Eskiden bu farklılık çok önemsenmiyordu. Zira, limited şirketin nevi değişikliği ile anonim şirkete dönüştürülmesi ile herhangi bir pay sahipliği değişikliği söz konusu olmadığından iki yıllık süre, limited şirketin kuruluş veya pay edinme tarihinden başlatıyor ve toplam süre iki yılı geçtiğinde vergileme yapılmıyordu. Tespit edebildiğim kadarıyla Gelir İdaresi tarafından 2016 yılında görüş değişikliğine gidilmiş ve limited şirketten anonim şirkete dönüştürülmesi durumunda iki yıllık sürenin hesabına dönüşüm tarihinden başlanacağı ifade edilmiştir.
Bize göre, bu görüş teknik olarak sıkıntılar içeriyor. İdarenin öteden beri gelen görüşünü değiştirecek bir mevzuat değişikliği de olmadığı halde böyle bir görüş değişikliği yerinde olmamıştır. Muhtemeldir ki, yargıya gidilmesi durumunda yargının görüşü idarenin eski uygulaması çerçevesinde olacaktır.

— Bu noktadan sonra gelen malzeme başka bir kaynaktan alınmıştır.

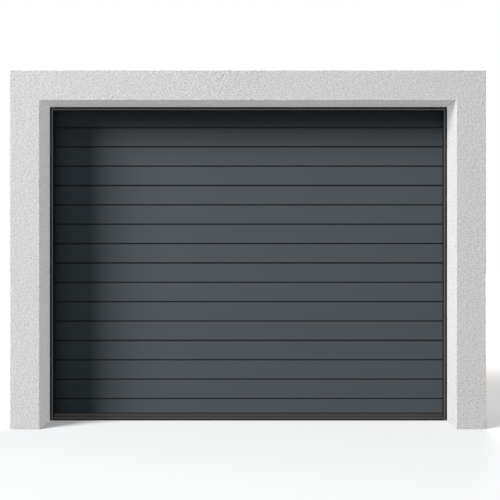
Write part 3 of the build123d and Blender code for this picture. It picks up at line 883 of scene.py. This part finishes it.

Söz konusu olan kolektif şirket olsaydı, iki yıllık sürenin dönüşüm tarihinden başlatılması doğru olurdu. Zira, biri ticaret şirketi, diğeri ise sermaye şirketidir. Hukuki yapıları ve temelde ortakların sorumluluk durumları tamamen farklıdır. Aynı durum çok uygulaması olmamakla beraber komandit şirketin komandite ortağı bakımından da geçerlidir.
DEĞERLENDİRME VE ÖNERİ
Türk Ticaret Kanunu, limited ve anonim şirket arasındaki farklılıkları çok daha azalttı. Her ikisi de sermaye şirketidir. Anonim şirkette yönetim kurulunda bulunmayan, limited şirkette de müdür sıfatını taşımayan ortakların sorumlulukları koydukları sermaye ile sınırlıdır. Her ikisinde de pay senedi çıkarılabilir. Bütün bunlar birlikte değerlendirildiğinde; Gelir İdaresi’nin öncelikle bu görüşünü tekrar değerlendirmesinde yarar olduğunu düşünüyoruz. Köklü çözüm ise şirket yapısı anlamında arada bir farklılık söz konusu olmadığından limited şirket pay devirlerinin de Gelir Vergisi Kanunu’nda iki yıllık süreye bağlı olarak istisna hale getirilmesidir.